APUs - most of you guys know by now that that means but for those of you that don't, here we go. APUs are able to combine the potential of the processor and GPU together to enable a new class of compute performance in today’s PCs. You know, back in May 2012 AMD introduced a series of AMD A10 'Trinity' APUs as mobile and notebook solutions. Trinity APUs where the successor of the AMD A4, A6 and A8 Llano-processors. Today AMD marches onwards with Richland, basically in short wording this is a re-spin of Trinity. But before we start off this review, let me state this like we always do with APU reviews; see we are a bit of an enthusiast based website so I want to make it very clear here, the A10 and A8 APU processors are entry level to mid-range targeted processors, please do understand that very clearly. That means you are looking at reasonable desktop CPU experience versus (in AMD's case) an enhanced integrated GPU, and all that for very interesting prices. But they are not intended as enthusiast class PC gaming rigs okay?
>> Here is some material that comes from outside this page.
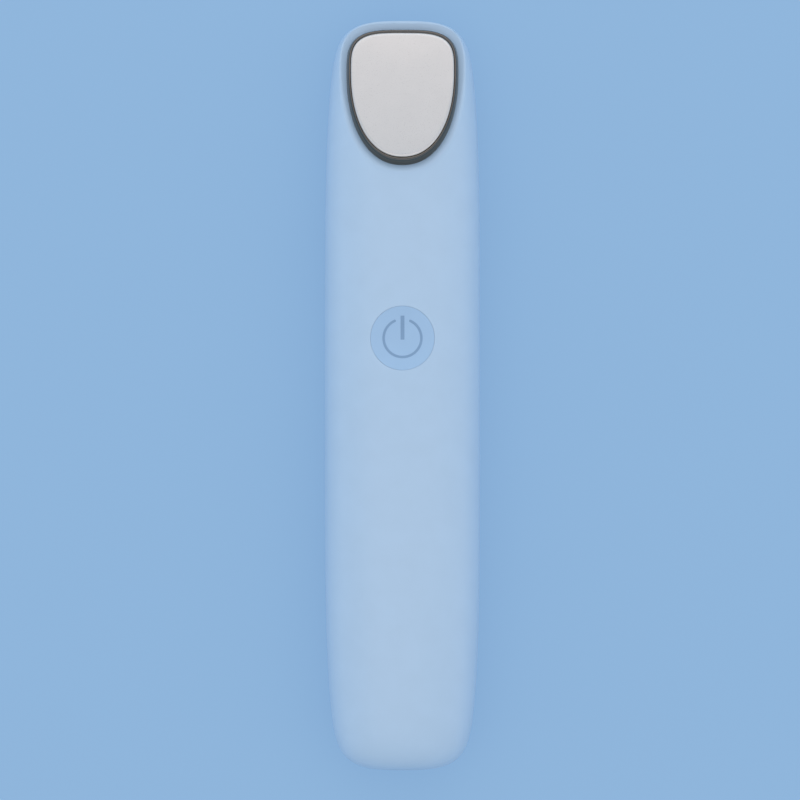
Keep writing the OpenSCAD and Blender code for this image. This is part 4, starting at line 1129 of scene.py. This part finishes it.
    # The smaller screws, of the same zinc-plated steel
    for node in ("bracket_screws", "strap_screws", "board_screws", "charge_screws"):
        plain[node] = ("zinc_plate_" + node, srgb("#C5C9CE"), 0.28, 0.1, 0.002, METAL)
    # Glass-epoxy boards under green solder mask
    for node in ("main_board", "charge_board", "protection_board"):
        plain[node] = ("solder_mask_" + node, copper_tracks, 0.32, 0.3, 0.003, {})
    return {node: finish(name, tint, rough, grain * MM, relief * MM, **extra)
        for node, (name, tint, rough, grain, relief, extra) in plain.items()}


# ---------- Stage ----------

LENS = 150
SENSOR = 36
# The photograph's side in pixels, a pixel's real size at the wand, and the pixels where the
# wand's axis and its middle are
PHOTO_SIZE = 800
PHOTO_PIXEL = 0.1768 * MM
PHOTO_AXIS_X = 402.45
PHOTO_MIDDLE_Y = 395.6
CLIP_START = 0.01
FLOOR_HALF = 6.0
FLOOR_DROP = 0.02 * MM
# Strength of the light all round, and the share of its colour that the table gives by itself
WORLD_LIGHT = 0.75
BACKDROP_GLOW = 0.7
WHITE = (1, 1, 1)
WARM = (1, 0.75, 0.6)
# Where the low and the side lamps face: on the axis, between the wand's middle and its foot
WAND = (0, -0.04, 0.01)
# Name, place, point it faces, size, tint and radiance of each lamp, and whether gloss
# shows it. The backdrop behind a lamp adds its blue to what gloss shows.
SOFTBOXES = [
    ("overhead", (0.075, 0.05, 0.62), (0.075, 0.05, 0), (0.87, 0.3), WARM, 0.65, True),
    ("overhead_low", (-0.12, -0.2, 0.62), (-0.12, -0.2, 0), (0.48, 0.2), WARM, 0.65, True),
    ("overhead_corner", (0.315, -0.2, 0.62), (0.315, -0.2, 0), (0.39, 0.2), WHITE, 0.15, True),
    ("overhead_foot", (0.075, -0.4, 0.62), (0.075, -0.4, 0), (0.87, 0.2), WHITE, 0.4, True),
    ("head_near", (0, 0.585, 0.6), (0, 0.585, 0), (0.9, 0.33), WARM, 0.85, True),
    ("head_far", (0, 0.975, 0.6), (0, 0.975, 0), (0.9, 0.45), WHITE, 1.4, True),
    ("right_wall", (0.8, -0.07, 0.45), (0, -0.07, 0.02), (0.66, 0.6), WARM, 0.25, True),
    ("left_fill", (-0.9, -0.04, 0.2), WAND, (1.0, 0.34), WHITE, 1.05, False),
    ("right_fill", (0.9, -0.04, 0.2), WAND, (1.0, 0.34), WHITE, 0.6, False),
    ("right_high", (0.75, -0.04, 0.6), WAND, (0.6, 0.4), WHITE, 0.2, False),
    ("head_low", (0, 0.9, 0.2), WAND, (0.8, 0.34), WHITE, 1.25, False),
    ("left_edge", (-0.9, -0.04, 0.07), WAND, (1.2, 0.12), WHITE, 0.65, False),
    ("right_edge", (0.9, -0.04, 0.07), WAND, (1.2, 0.12), WHITE, 0.4, False),
]


def backdrop_material(colours):
    """Opal acrylic light table: an even pale blue that glows, so shadows on it stay faint."""
    lit = tuple(c * (1 - BACKDROP_GLOW) for c in colours.backdrop)
    return finish("opal_acrylic", lit, 0.9, 0.8 * MM, 0.002 * MM, vary=0.004,
        sockets={"Emission Color": (*colours.backdrop, 1), "Emission Strength": BACKDROP_GLOW,
        "Specular IOR Level": 0.0})


def make_floor(material):
    """Large square floor just under the wand's resting flat."""
    corners = [(x * FLOOR_HALF, y * FLOOR_HALF, -FLOOR_DROP)
        for x, y in [(-1, -1), (1, -1), (1, 1), (-1, 1)]]
    mesh = bpy.data.meshes.new("floor")
    mesh.from_pydata(corners, [], [(0, 1, 2, 3)])
    floor = bpy.data.objects.new("floor", mesh)
    bpy.context.scene.collection.objects.link(floor)
    floor.data.materials.append(material)


def make_camera(body):
    """Looks straight down at the front, framed as the photograph is."""
    distance = PHOTO_SIZE * PHOTO_PIXEL * LENS / SENSOR
    data = bpy.data.cameras.new("camera")
    data.lens = LENS
    data.sensor_width = SENSOR
    data.clip_start = CLIP_START
    camera = bpy.data.objects.new("camera", data)
    camera.location = ((PHOTO_SIZE / 2 - PHOTO_AXIS_X) * PHOTO_PIXEL,
        (PHOTO_MIDDLE_Y - PHOTO_SIZE / 2) * PHOTO_PIXEL, body.seam_z + distance)
    bpy.context.scene.collection.objects.link(camera)
    bpy.context.scene.camera = camera


def make_softbox(name, place, target, size, tint, radiance, in_gloss):
    """Rectangular lamp at place that faces target, as bright as a panel of that radiance."""
    data = bpy.data.lights.new(name, "AREA")
    data.shape = "RECTANGLE"
    data.size = size[0]
    data.size_y = size[1]
    data.energy = math.pi * radiance * size[0] * size[1]
    data.color = tint
    lamp = bpy.data.objects.new(name, data)
    lamp.location = place
    aim = Vector(target) - Vector(place)
    lamp.rotation_euler = aim.to_track_quat("-Z", "Y").to_euler()
    lamp.visible_glossy = in_gloss
    bpy.context.scene.collection.objects.link(lamp)


def make_world(colours):
    """Even soft light all round, behind which the camera and the metals see the backdrop."""
    world = bpy.data.worlds.new("studio")
    bpy.context.scene.world = world
    world.use_nodes = True
    tree = world.node_tree
    tree.nodes.clear()
    rays = add_node(tree, "ShaderNodeLightPath").outputs
    seen = add_node(tree, "ShaderNodeMath", {0: rays["Is Camera Ray"], 1: rays["Is Glossy Ray"]},
        operation="MAXIMUM")
    seen = add_node(tree, "ShaderNodeMath", {0: seen, 1: rays["Is Transmission Ray"]},
        operation="MAXIMUM")
    light = add_node(tree, "ShaderNodeBackground", {"Color": (1, 1, 1, 1),
        "Strength": WORLD_LIGHT})
    paper = add_node(tree, "ShaderNodeBackground", {"Color": (*colours.backdrop, 1),
        "Strength": 1.0})
    mixed = add_node(tree, "ShaderNodeMixShader", {0: seen, 1: light, 2: paper})
    add_node(tree, "ShaderNodeOutputWorld", {"Surface": mixed})


# ---------- Operators ----------

class WandOperator(bpy.types.Operator):
    """What all the steps share: each can be undone and redone."""
    bl_options = {"REGISTER", "UNDO"}


class WAND_OT_front_shell(WandOperator):
    """Build the front shell with its slanted face and its openings"""
    bl_idname = "wand.front_shell"
    bl_label = "Front shell"

    def execute(self, context):
        piece = make_piece("front_shell_skin", *front_shell_mesh(context.scene))
        seat(piece, moulded_abs(context.scene.wand_colours), "housing", "housing", "front_shell")
        return {"FINISHED"}


class WAND_OT_rear_shell(WandOperator):
    """Build the rear shell with its resting flat"""
    bl_idname = "wand.rear_shell"
    bl_label = "Rear shell"

    def execute(self, context):
        piece = make_piece("rear_shell_skin", *rear_shell_mesh(context.scene))
        seat(piece, moulded_abs(context.scene.wand_colours), "housing", "housing", "rear_shell")
        return {"FINISHED"}


class WAND_OT_heated_head(WandOperator):
    """Build the plated rim and the massage plate"""
    bl_idname = "wand.heated_head"
    bl_label = "Rim and plate"

    def execute(self, context):
        colours = context.scene.wand_colours
        coat = black_nickel(colours)
        seat(rim_piece(context.scene, coat), coat, "housing", "rim", "plate_rim")
        plate = lathe("massage_plate", plate_rings(context.scene))
        seat(plate, satin_stainless(colours), "housing", "plate", "heat_plate")
        return {"FINISHED"}


class WAND_OT_power_button(WandOperator):
    """Build the dished button cap and its power mark"""
    bl_idname = "wand.power_button"
    bl_label = "Power button"

    def execute(self, context):
        colours = context.scene.wand_colours
        cap = lathe("button_cap_dished", cap_rings(context.scene))
        seat(cap, moulded_abs_button(colours), "button", "button", "button_cap")
        mark = make_piece("power_mark_print", *mark_mesh(context.scene))
        seat(mark, pad_print(colours), "button", "mark", "power_mark")
        return {"FINISHED"}


class WAND_OT_charging_port(WandOperator):
    """Build the charging port's metal shell and its gold contacts"""
    bl_idname = "wand.charging_port"
    bl_label = "Charging port"

    def execute(self, context):
        shell = lathe("port_shell_drawn", port_rings())
        seat(shell, tinned_steel(), "housing", "port_metal", "port_shell")
        gold = gold_flash()
        seat(contacts_piece(gold), gold, "housing", "port_metal")
        return {"FINISHED"}


class WAND_OT_inner_parts(WandOperator):
    """Give the pieces inside the wand their materials"""
    bl_idname = "wand.inner_parts"
    bl_label = "Inner parts"

    def execute(self, context):
        for node, material in inner_finishes().items():
            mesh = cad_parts[node].data
            mesh.materials.clear()
            mesh.materials.append(material)
        return {"FINISHED"}


class WAND_OT_stage(WandOperator):
    """Set up the floor, the backdrop, the lamps and the camera"""
    bl_idname = "wand.stage"
    bl_label = "Stage"

    def execute(self, context):
        scene = context.scene
        scene.view_settings.view_transform = "Standard"
        make_floor(backdrop_material(scene.wand_colours))
        make_world(scene.wand_colours)
        make_camera(scene.wand_body)
        for lamp in SOFTBOXES:
            make_softbox(*lamp)
        return {"FINISHED"}


class VIEW3D_PT_wand(bpy.types.Panel):
    """Sidebar panel that lists the wand's sizes, colours and building steps"""
    bl_label = "Eye massager wand"
    bl_idname = "VIEW3D_PT_wand"
    bl_space_type = "VIEW_3D"
    bl_region_type = "UI"
    bl_category = "Wand"

    def draw(self, context):
        for name in GROUPS:
            box = self.layout.box()
            group = getattr(context.scene, name)
            for key in group.bl_rna.properties.keys():
                if key not in ("rna_type", "name"):
                    box.prop(group, key)
        for step in STEPS:
            self.layout.operator(step.bl_idname)


GROUPS = {
    "wand_body": WandBodySizes,
    "wand_head": WandHeadSizes,
    "wand_button": WandButtonSizes,
    "wand_colours": WandColours,
}
STEPS = [WAND_OT_stage, WAND_OT_front_shell, WAND_OT_rear_shell, WAND_OT_heated_head,
    WAND_OT_power_button, WAND_OT_charging_port, WAND_OT_inner_parts]


def register():
    for cls in [*GROUPS.values(), *STEPS, VIEW3D_PT_wand]:
        bpy.utils.register_class(cls)
    for name, cls in GROUPS.items():
        setattr(bpy.types.Scene, name, PointerProperty(type=cls))


def unregister():
    for name in GROUPS:
        delattr(bpy.types.Scene, name)
    for cls in [VIEW3D_PT_wand, *STEPS[::-1], *GROUPS.values()]:
        bpy.utils.unregister_class(cls)


def main():
    register()
    for step in STEPS:
        getattr(bpy.ops.wand, step.bl_idname.split(".")[1])()


if __name__ == "__main__":
    main()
Today we test the A10 6790 APU, based on Richland architecture. The A10-6790K quad core CPU features 4.1GHz base clock speed and a 4.3GHz turbo core speed. The 384 AMD Radeon 8670D graphics cores at clocked at 844MHz. The APU memory controller supports up to DDR3-1866MHz memory speeds. As a K-series processor it is unlocked, and has an SEP of $130USD / 120 EUR. This new APU replaces the A10-5800K to increase performance at a highly popular price point. AMD released Richland to make their APUs a little more performance oriented for the PC crowd. The A10-6790 APU tested in this review is rated at 65W running at 4.1 GHz with a Turbo allowance towards 4300 MHz. For an APU these are high frequencies.  The A10 APU comes with a 4MB L2 cache and packs 384 Radeon (8670D) cores with that embedded GPU running at 844 MHz, and that is slightly clocked faster than the A10 5800K (the last generation flagship APU). Equipped with 384 Radeon (shader) cores, you might think that by itself this is not a massive GPU, however in the IGP arena that's serious performance as even Intel's new Haswell IGP cannot compete with the performance that AMD can offer with the A10 APUs. The APU is based on Piledriver cores, Piledriver simply put means the new revision of AMD's Bulldozers cores, these are very similar to AMD's FX series processors.